Anketörün yaptığı araştırmayla kişinin kendinin doldurması arasındaki sınır da çok net değil. Gelişmekte olan pazarlarda artık şu yapılıyor; anketörün soru cevap şeklinde yol aldığı durumlar cep telefonuna veya mobil cihaza ses kaydı yapılıyor. Bir sonraki aşamada cep telefonu katılımcıya veriliyor ve kendisinin doldurması istenerek ikisini bir araya getirmiş oluyorlar.
“4,5 MİLYAR İNSAN ÇALIŞAN TUVALETE, 6 MİLYAR İNSAN MOBİL CİHAZA ERİŞEBİLİYOR”
Peki mobil teknolojilere erişimin yaygın olmadığı bölgelerde mobil araştırmalar genele nasıl uyarlanıyor?
Çok az yerde artık mobil cihazların bulunmaması söz konusu. Yedi milyar dünya nüfusunun 6 milyarının bir mobil cihaza erişimi var artık. Oysa ki baktığınızda sadece 4,5 milyar insanın çalışan bir tuvalete erişimi var. Mobil cihaza erişim oranı oldukça yüksek. SMS, İnternet, 3G, 4G… Bunların olmadığı bir yer yok artık. Nijerya’da bir reklamı test ederken bizim araştırmacılarımız bile bir direnç gösterdi. Sadece müşteri değil. “Bu insanları tabletle nasıl bütünleştireceksiniz?” dediler. Ama insanlar sizin düşündüğünüzden daha akıllı olabiliyor. Bir çocuğun önüne tablet koyunca nasıl kullandığını görüyorsunuz. Zaten insanlar teknolojiyi kullanmayı iç güdüsel olarak biliyor.
Mobil uygulamaların gelişmesi konusunda beklentiler nelerdir? Teknoloji bir noktadan sonra duracak mı gelişmeye devam mı edecek veya başka bir boyuta mı taşınacak?
Kısa vadede cihazların birbirine yakınsadığı bir dönem olacak.

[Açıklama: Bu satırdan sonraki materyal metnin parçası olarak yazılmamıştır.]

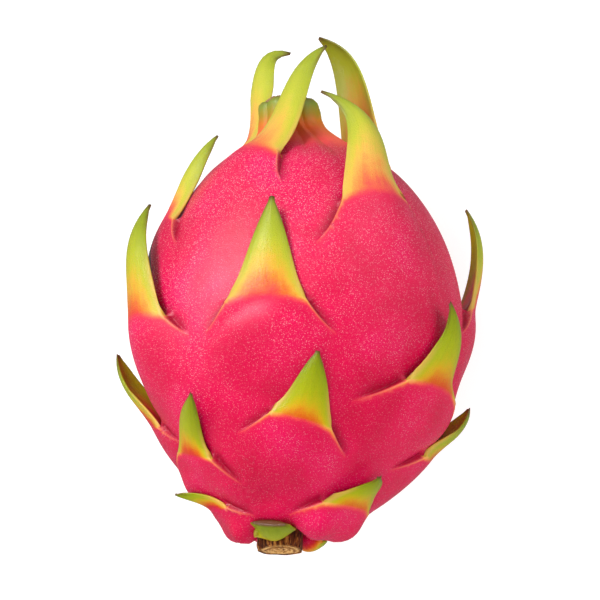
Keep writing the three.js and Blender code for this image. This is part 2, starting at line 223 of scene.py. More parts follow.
# base: turn and height; tip: turn, height and radius; bow and sway: how it bends outwards and sideways
# lean and roll: degrees; slim and full: its outline; reach and drop: its ridges on the left and right
# ripe: the shares of its length where pink ends and where green starts
upperBracts = [
    {"base": (-104, 50), "half": 9.5, "tip": (178, 87.7, 12.8), "bow": 20, "lean": -4, "roll": 45,
     "slim": 0.75, "full": 2, "ripe": (0.0, 0.5)},
    {"base": (-34, 46.5), "half": 10, "tip": (55, 83, 13), "bow": 5, "sway": -8, "lean": 24, "slim": 0.8,
     "full": 2.8, "reach": (15, 19), "drop": (5, 10), "ripe": (-0.25, 0.42), "blush": 0.8},
    {"base": (126, 46), "half": 11.5, "tip": (143, 92, 14.3), "bow": 13, "sway": -4, "stand": 0.35,
     "slim": 0.75, "full": 2, "ripe": (0.1, 0.66)},
    {"base": (31.5, 28.5), "half": 11.5, "tip": (22, 64.8, 23), "bow": 7, "sway": 13, "lean": -11,
     "full": 2.8, "reach": (22, 15), "drop": (11, 17), "ripe": (-0.12, 0.56)},
    {"base": (-12, -2.9), "half": 11, "tip": (-11, 27.2, 44.5), "bow": 2, "lean": 3, "fold": 1.0,
     "reach": (19, 20), "drop": (7, 7), "ripe": (-0.07, 0.5)},
    {"base": (-68, -2), "half": 12, "tip": (-74, 34.4, 44.8), "bow": 8, "lean": 4, "swell": 5, "slim": 0.85,
     "reach": (18, 20), "drop": (6, 5), "ripe": (-0.1, 0.42)},
    {"base": (-76, 28.3), "half": 8.5, "tip": (-70, 56, 24), "bow": 4, "lean": 4, "roll": 20, "slim": 0.9,
     "full": 2.6, "reach": (16, 16), "drop": (6, 8), "ripe": (0.05, 0.42)},
    {"base": (103, 6), "half": 10.5, "tip": (103, 40, 47), "bow": 7, "roll": -5, "swell": 4.6, "stand": 0.3,
     "full": 2, "ripe": (0.12, 0.52)},
    {"base": (61, -21), "half": 12, "tip": (54.5, 1.3, 50), "bow": 3, "sway": 7, "full": 2.2,
     "reach": (26, 22), "drop": (7, 7), "ripe": (-0.08, 0.38)},
    {"base": (2, -33), "half": 8.6, "tip": (6, -17, 46.4), "bow": 2, "lean": 16,
     "reach": (17, 17), "drop": (7, 5), "ripe": (-0.1, 0.34)},
    {"base": (-62, -37.8), "half": 7.2, "tip": (-41.5, -25.3, 44), "bow": 2, "lean": 23, "full": 2.4,
     "reach": (17, 16), "drop": (7, 6), "ripe": (-0.02, 0.38)},
    {"base": (-101, -27), "half": 10, "tip": (-103, -2.2, 53), "bow": 4.5, "roll": -18, "swell": 2.8,
     "slim": 0.8, "full": 2.4, "ripe": (0.2, 0.55)},
    {"base": (99, -35), "half": 10.5, "tip": (102, -18.4, 48.5), "bow": 4, "roll": 20, "swell": 3.2,
     "slim": 0.8, "full": 2.2, "ripe": (-0.05, 0.4)},
    {"base": (55, -51), "half": 9.5, "tip": (44.5, -46.3, 33.2), "sway": 3, "lean": -4, "swell": 2.6,
     "slim": 1.4, "reach": (17, 13), "drop": (4, 4), "ripe": (-0.12, 0.36)},
    {"base": (-80, -51), "half": 6.5, "tip": (-82, -46.6, 33), "reach": (13, 13), "drop": (5, 5),
     "ripe": (0.2, 0.6)},
    {"base": (-34, -55), "arc": 9.5, "half": 3.2, "tip": (-18.5, -57.7, 16), "bow": 5.6, "fan": 1.8,
     "swell": 0, "start": 0.9, "stand": 1, "reach": (4, 4), "drop": (1, 1), "cup": (1.25, 0.1),
     "ripe": (0.2, 0.6)},
    {"base": (140, -55), "arc": 9.5, "half": 3.2, "tip": (143, -58, 13.5), "bow": 5, "fan": 1.3,
     "swell": 0, "start": 0.9, "stand": 1, "reach": (4, 4), "drop": (1, 1), "cup": (0.9, 0.3),
     "ripe": (0.4, 0.8)},
]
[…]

Yani artık phone ve tablet için phablet (fablet) dediğimiz bir dönemdeyiz. Cihazlar birbirine yaklaşıyor ve her şey cihazlarla yönetilir bir hale gelecek. Ve cihazlar, insanlığın kendi uzantısı gibi olacak. Peki cihaz yönetimi nerede duracak? Son gelişmelere bakıyorsunuz; Google Glass var artık. Giyilebilir teknolojiler ve saatlerden; vücudunuzda güneş panellerinin taşındığı ve cep telefonunuzu sürekli güneş panellerinin şarj edebileceği yakın bir gelecekten bahsediyoruz. Böyle bir sentez vücutla birlikte devam edecek. Ama Cyborglara mı gidecek bu işin ucu, onu bilmiyorum. Yine de vücudumuza birtakım çiplerin, bazı fonksiyonları yerine getirmek için takılması çok da garip bir gelecek gibi gelmiyor bana.
Tüm bunların yanında pasif dinleme diye bir kavram var. İzleyicilere kağıt üzeirnde uyguladığımız, rating için birtakım verilerin tutulmasından pasif dinlemeye geçiyoruz. Halihazırda gelişmiş ülkelerde, Yeni Zelanda’da, İngiltere’de bunun örneklerini görüyoruz. Ama gelişmekte olan ülkeler arasında Kenya ve Meksika’da şu anda benzer bir uygulama var. Gönüllü katılımcılarla çalışılıyor. Cep telefonları vasıtasıyla - hiçbir şey yapmadan - radyo frekansları algılanarak kişinin o anda ne izlediği kaydedilerek veriler toplanıyor. Reyting açısından pasif dinlemenin bir örnek olduğunu söyleyebilirim.
Konferansa katılım, Türkiye Eğitim Gönüllüleri Vakfı’na bağış yapılarak sağlandı. Toplanan bağışlarla TEGV’in Ateşböceği Gezici Öğrenim Birimi’nin Türkiye’yi dolaşarak yaklaşık 6000 çocuğa eğitim desteği vermesi planlanıyor.